Practice makes perfect, right? The correct answer to this is “yes.” But is it possible to practice too much? The short answer to that is also “yes.” When preparing for a competition, how an archer practices is more important than how much. Just shooting arrows is definitely beneficial, but there is a science behind how much you should shoot and at what level of intensity your practice should be depending on whether you are pre- or post-competition or in the offseason.
Shooting arrows and getting in the “reps” is advantageous to archers, especially in developing form and technique. Repeating the same actions over and again trains the muscles and mind to execute the shot subconsciously. That is the goal of every high-level archer; giving yourself too many instructions while competing isn’t normally a good thing. Olympic archers will shoot as many as 2,000 to 3,000 arrows in a week as part of their training so when the pressure is on, they have absolute trust in themselves and their process to execute the shots they need to hit the 10-ring.
Does that mean you need to be shooting 3,000 arrows per week? Probably not.
Serious and competitive archers will always want to practice shooting, and they will want to have training sessions of 200 to 400 arrows, depending on where they are in their competition season. They won’t always shoot the maximum number of arrows that they can handle, but they will follow specific routines of how many arrows to shoot each day in the lead-up to their next big competition. This is called periodization training. Periodization refers to the raising and lowering of an archer’s arrow volume in order to achieve on-demand peak performance at a specific time or event. Without this, elite archers would suffer burnout and would not be able to endure an entire outdoor competition season that can last for several months.
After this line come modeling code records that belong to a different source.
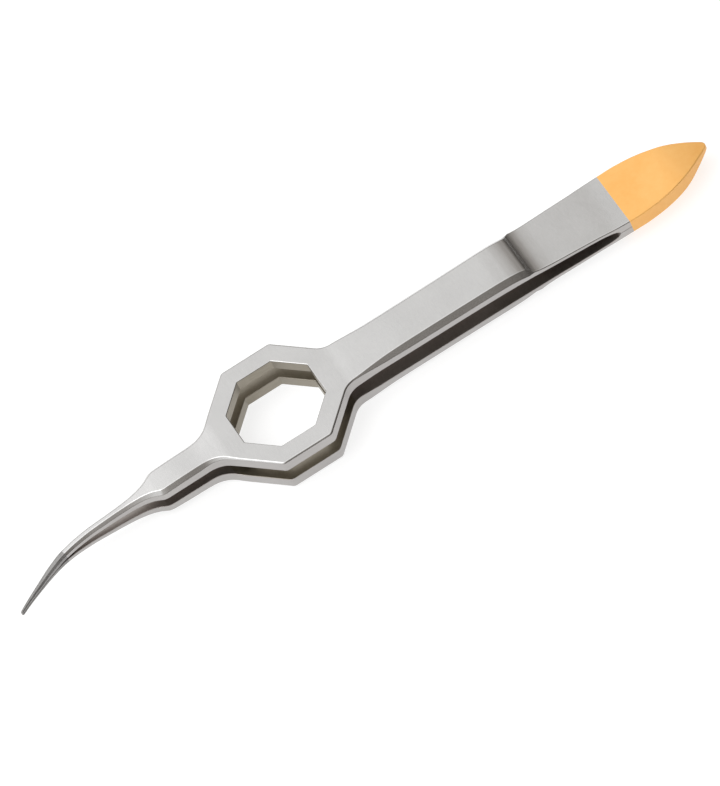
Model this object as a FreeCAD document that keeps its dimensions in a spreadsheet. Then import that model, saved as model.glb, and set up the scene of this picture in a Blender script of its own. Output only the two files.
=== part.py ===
"""Stamp tongs: two spring-steel arms welded at a gilded heel, with an octagonal finger ring in each arm.

Frame (mm): X runs along the tongs, heel at +X and points at -X. Z is up, from the lower ring's
outer face. Y = 0 is the middle line of the grips, and the fine points curve towards -Y.
Each arm is drawn above a middle plane at z = 0 and then lifted to its height. The lower arm's
pieces are the mirror images of the upper arm's.
"""
import FreeCAD
import Part
import math
import os

doc = FreeCAD.newDocument("stamp_tongs")

# Driving sizes. Lengths along the tongs are counted from the heel's point.
sizes = doc.addObject("Spreadsheet::Sheet", "sizes")
DRIVING = [
    ("overall_length", 140.0),
    ("mid_height", 3.9),
    ("gilt_length", 18.3),
    ("weld_length", 20.4),
    ("leaf_end", 36.8),
    ("riser_length", 0.75),
    ("ring_centre", 84.9),
    ("ring_outer_flats", 23.06),
    ("ring_hole_flats", 16.14),
    ("ring_top", 3.68),
    ("ring_underside", 1.4),
    ("ring_bevel", 0.25),
    ("neck_end", 108.4),
    ("neck_bevel", 0.74),
    ("heel_width", 11.8),
    ("heel_half_thickness", 1.58),
    ("weld_half_thickness", 0.1),
    ("leaf_bevel", 0.16),
    ("leaf_top", 2.23),
    ("leaf_underside", 1.28),
    ("grip_width_back", 9.82),
    ("grip_width_front", 9.12),
    ("grip_top", 3.9),
    ("grip_underside", 1.7),
    ("grinding_allowance", 0.05),
    ("grip_bevel_back", 1.02),
    ("neck_width", 5.75),
    ("neck_top", 3.34),
    ("neck_underside", 1.08),
    ("tip_width", 1.66),
    ("tip_offset", 6.28),
    ("tip_end_width", 0.5),
    ("tip_clearance", 0.04),
]
for row, (alias, value) in enumerate(DRIVING, start=1):
    sizes.set("A%d" % row, alias)
    sizes.set("B%d" % row, str(value))
    sizes.setAlias("B%d" % row, alias)
doc.recompute()


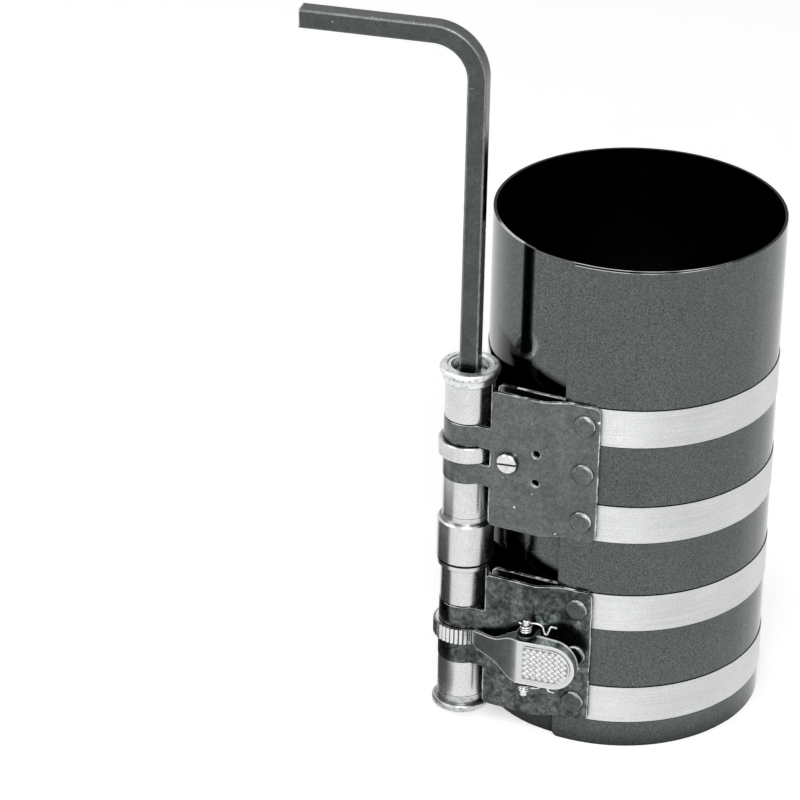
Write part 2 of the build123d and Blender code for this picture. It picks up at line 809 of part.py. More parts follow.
write("wrap_sheet", [wrap_sheet()])
for number, band_z in enumerate(band_heights, 1):
    write(f"tension_band_{number}", [tension_band(band_z)])
    write(f"band_coil_{number}", [band_coil(band_z)])
for level, level_z in (("upper", upper_pair_z), ("lower", lower_pair_z)):
    write(f"{level}_plate", [folded_plate(level_z)])
    write(f"{level}_rivets", plate_rivets(level_z))
write("clamp_screw", [clamp_screw()])
write("clamp_nut", [clamp_nut()])
write("spindle_shaft", [spindle_shaft()])
write("top_flange_bush", [top_flange_bush()])
write("centre_sleeve", [centre_sleeve()])
write("sleeve_washer", [sleeve_washer()])
write("spacer_ring", [spacer_ring()])
write("bottom_end_cap", [bottom_end_cap()])
write("ratchet_wheel", [ratchet_wheel()])
write("release_lever", [release_lever()])
write("lever_bracket", [lever_bracket()])
write("bracket_rivets", bracket_rivets())
write("lever_pivot_pin", [lever_pivot_pin()])
write("lever_springs", lever_springs())
write("square_key", [square_key()])
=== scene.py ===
"""Piston ring compressor: finishes, knurl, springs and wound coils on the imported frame, in a pale studio.
Laid out as an add-on, run as a script. Sizes and places are metres in the frame's own axes."""
import json
from math import cos, pi, radians, sin

import bpy
from mathutils import Matrix, Vector

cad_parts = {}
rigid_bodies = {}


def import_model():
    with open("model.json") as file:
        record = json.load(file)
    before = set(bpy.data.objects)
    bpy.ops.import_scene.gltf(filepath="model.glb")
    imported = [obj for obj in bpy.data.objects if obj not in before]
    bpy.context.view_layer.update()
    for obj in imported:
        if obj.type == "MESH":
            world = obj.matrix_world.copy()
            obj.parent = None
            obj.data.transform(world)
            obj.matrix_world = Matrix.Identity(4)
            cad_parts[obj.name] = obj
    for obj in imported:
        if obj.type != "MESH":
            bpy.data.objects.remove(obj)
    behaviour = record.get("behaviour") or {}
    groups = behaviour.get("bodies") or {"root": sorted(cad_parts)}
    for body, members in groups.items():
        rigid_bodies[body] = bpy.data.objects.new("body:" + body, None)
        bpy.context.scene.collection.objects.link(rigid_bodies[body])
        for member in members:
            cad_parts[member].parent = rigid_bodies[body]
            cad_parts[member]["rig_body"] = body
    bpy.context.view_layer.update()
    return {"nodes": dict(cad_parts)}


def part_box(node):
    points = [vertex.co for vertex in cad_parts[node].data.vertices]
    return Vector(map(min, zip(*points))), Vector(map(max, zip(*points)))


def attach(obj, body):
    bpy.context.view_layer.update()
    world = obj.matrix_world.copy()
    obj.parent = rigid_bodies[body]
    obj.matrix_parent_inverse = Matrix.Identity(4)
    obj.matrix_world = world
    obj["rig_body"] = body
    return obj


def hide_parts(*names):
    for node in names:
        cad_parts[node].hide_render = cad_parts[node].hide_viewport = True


bl_info = {
    "name": "Piston Ring Compressor",
    "version": (1, 0, 0),
    "blender": (4, 5, 0),
    "location": "3D View > Sidebar > Compressor",
    "description": "Dresses a ratcheting piston ring compressor and sets a studio round it",
    "category": "Object",
}

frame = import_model()
nodes = frame["nodes"]

BANDS = range(1, 5)

# Shares of red, green and blue
STEEL_TINT = (0.93, 1.04, 1.0)
BRIGHT_TINT = (0.99, 1.0, 1.0)
SCORED_TINT = (0.98, 1.0, 1.0)
WHITE = (1, 1, 1)

# Worn spots and painted highlights: their roughness, and how much of them still counts as metal
WORN_AND_GLINT_ROUGHNESS = 0.5
WORN_AND_GLINT_METAL = 0.2

# Noise: the scale of the fine speck, and how each long grain is stretched along X, Y and Z
SPECK = 1900.0
RING_STRETCH = (20, 20, 9000)
SCORE_STRETCH = (60, 60, 2400)
ROLLED_STRETCH = (45, 45, 3800)

# The sheet: the radius between its bore side and its outside, its seam, and the line of painted shade beside
# its bands
BORE_SIDE = 0.0452
SEAM_X = -0.0042
SHADE_LINE_WIDTH = 0.00012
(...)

Too much archery practice can lead to a myriad of problems, and the most common problem is repetitive use injuries. The repetitive motion of shooting a bow, combined with the one-sidedness of only pulling with your dominant side, can give you muscle or tendon strain that can take a while to heal. Knowing your limits with practice can help you avoid injury. Eager archers often want to increase their arrow volume in practice sessions too aggressively and too quickly, say, by jumping from 150 arrows one day to 300 the next. While some people can handle doing this, the majority of archers cannot. It is smarter to increase arrow volume a little at a time so your body doesn’t get a shock when too many arrows are shot in a single session. If you want to start bumping up your volume, a methodical procedure is the better way to go. For example, start with an arrow volume of 150 and stay there for several practice sessions. Then increase by 10% to 165 arrows per session for several sessions, and repeat. By following a similar process, you reduce the chances of injury in your shooting muscles while steadily increasing the volume of practice.
Giving yourself days off is also highly recommended to avoid practicing too much and giving yourself an injury. Most high-level Olympic archers take scheduled days off during their week to allow their bodies time to recover. As an example, the Dutch team takes the weekends off or does a very light volume of 100 arrows on either Saturday or Sunday (yes, 100 arrows is a small amount for those archers). The Turkish team trains for two weeks and then takes a day or two off, depending on where they are in the season. You will be able to find your limit of how much shooting is too much and devise a schedule to suit your needs.
Make sure that you don’t just shoot, but try to be active in other ways. If you want to stay in archery for a long time, you should take the time to keep yourself healthy and active. A balanced body will lead to fewer problems that can arise from the one-sided aspect of archery. Learn your own practice thresholds and you’ll be training — not overtraining — like the pros.